Generate features (.pt) for non-adj concept pairs with the generator.

It takes the non-adj concept pairs for each instance as input and generate features (.pt) with a jsonl as an intermediate output.

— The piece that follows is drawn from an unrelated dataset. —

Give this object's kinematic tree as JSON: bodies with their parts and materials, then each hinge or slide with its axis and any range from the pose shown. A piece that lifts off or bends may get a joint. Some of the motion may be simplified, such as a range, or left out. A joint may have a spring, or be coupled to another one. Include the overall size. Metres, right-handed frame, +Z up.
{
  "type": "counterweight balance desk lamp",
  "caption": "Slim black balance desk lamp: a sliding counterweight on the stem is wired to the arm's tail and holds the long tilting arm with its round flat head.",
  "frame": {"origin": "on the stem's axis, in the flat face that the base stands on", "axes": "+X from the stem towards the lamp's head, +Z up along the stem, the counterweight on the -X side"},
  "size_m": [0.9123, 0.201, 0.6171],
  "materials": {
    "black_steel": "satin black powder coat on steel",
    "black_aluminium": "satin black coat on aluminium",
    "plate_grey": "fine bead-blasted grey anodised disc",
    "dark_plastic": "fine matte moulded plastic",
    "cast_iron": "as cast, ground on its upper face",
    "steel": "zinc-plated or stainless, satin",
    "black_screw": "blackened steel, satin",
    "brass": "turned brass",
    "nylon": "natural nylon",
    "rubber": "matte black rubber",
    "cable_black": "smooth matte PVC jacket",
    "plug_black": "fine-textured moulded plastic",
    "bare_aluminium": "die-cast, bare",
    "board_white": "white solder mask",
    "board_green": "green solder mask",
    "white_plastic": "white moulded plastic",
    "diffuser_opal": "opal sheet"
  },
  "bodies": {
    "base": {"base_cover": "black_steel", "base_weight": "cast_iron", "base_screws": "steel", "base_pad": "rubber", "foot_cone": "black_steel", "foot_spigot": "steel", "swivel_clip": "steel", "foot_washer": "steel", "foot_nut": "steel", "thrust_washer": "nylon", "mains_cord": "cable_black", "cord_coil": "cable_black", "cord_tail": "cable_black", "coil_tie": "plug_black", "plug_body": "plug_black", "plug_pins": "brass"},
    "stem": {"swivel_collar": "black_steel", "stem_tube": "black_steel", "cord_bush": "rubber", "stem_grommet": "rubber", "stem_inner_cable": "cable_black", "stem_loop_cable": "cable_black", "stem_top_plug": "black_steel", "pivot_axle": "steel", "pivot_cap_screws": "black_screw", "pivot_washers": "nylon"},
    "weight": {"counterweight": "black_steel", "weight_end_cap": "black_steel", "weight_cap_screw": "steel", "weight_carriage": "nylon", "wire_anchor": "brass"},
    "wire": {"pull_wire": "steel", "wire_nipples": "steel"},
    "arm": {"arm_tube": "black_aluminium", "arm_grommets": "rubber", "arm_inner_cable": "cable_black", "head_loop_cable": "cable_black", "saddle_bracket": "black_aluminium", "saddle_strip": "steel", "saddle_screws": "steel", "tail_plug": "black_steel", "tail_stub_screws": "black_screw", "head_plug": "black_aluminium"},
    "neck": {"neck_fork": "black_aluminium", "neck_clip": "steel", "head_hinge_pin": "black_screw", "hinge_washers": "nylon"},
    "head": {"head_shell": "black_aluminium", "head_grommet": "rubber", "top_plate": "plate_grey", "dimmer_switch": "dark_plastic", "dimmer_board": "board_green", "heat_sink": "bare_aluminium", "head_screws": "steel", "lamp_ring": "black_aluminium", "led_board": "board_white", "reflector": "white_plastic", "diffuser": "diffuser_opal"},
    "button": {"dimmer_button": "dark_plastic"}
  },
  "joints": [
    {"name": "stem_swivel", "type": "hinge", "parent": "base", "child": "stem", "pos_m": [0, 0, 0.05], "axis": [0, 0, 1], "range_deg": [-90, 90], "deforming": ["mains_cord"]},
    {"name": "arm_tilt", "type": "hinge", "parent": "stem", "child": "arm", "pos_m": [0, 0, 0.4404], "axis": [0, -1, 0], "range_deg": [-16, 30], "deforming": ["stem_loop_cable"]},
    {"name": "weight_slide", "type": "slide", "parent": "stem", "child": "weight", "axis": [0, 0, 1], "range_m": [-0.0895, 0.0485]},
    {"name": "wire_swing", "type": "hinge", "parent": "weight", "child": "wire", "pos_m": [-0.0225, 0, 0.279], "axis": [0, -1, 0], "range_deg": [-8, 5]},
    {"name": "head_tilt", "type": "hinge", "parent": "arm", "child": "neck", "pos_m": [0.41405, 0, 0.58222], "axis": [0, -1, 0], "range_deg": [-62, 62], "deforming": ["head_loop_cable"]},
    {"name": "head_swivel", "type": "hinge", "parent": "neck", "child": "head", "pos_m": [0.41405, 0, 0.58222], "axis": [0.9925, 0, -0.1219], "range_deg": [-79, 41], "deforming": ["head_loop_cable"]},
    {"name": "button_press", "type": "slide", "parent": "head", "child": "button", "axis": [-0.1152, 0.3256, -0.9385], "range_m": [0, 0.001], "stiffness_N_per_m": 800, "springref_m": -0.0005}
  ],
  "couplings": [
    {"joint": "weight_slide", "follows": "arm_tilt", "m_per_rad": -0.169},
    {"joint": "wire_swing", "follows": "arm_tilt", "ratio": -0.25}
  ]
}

python generate_edge.py --batch_size 100 \
    --input_non_adj_pairs_jsonl ./data/csqa/hybrid/train_cpt_pairs_1hop_hybrid.jsonl \
    --output_gen_rel_jsonl ./data/csqa/hybrid/relgen/train_cpt_pairs_1hop_hybrid.gen.jsonl \
    --output_pt ./data/csqa/hybrid/relgen/train_cpt_pairs_1hop_hybrid.jsonl.pt
python generate_edge.py --batch_size 100 \
    --input_non_adj_pairs_jsonl ./data/csqa/hybrid/dev_cpt_pairs_1hop_hybrid.jsonl \
    --output_gen_rel_jsonl ./data/csqa/hybrid/relgen/dev_cpt_pairs_1hop_hybrid.gen.jsonl \
    --output_pt ./data/csqa/hybrid/relgen/dev_cpt_pairs_1hop_hybrid.jsonl.pt
python generate_edge.py --batch_size 100 \
    --input_non_adj_pairs_jsonl ./data/csqa/hybrid/test_cpt_pairs_1hop_hybrid.jsonl \
    --output_gen_rel_jsonl ./data/csqa/hybrid/relgen/test_cpt_pairs_1hop_hybrid.gen.jsonl \
    --output_pt ./data/csqa/hybrid/relgen/test_cpt_pairs_1hop_hybrid.jsonl.pt

Train a HGN model with RoBERTa-large as the text encoder.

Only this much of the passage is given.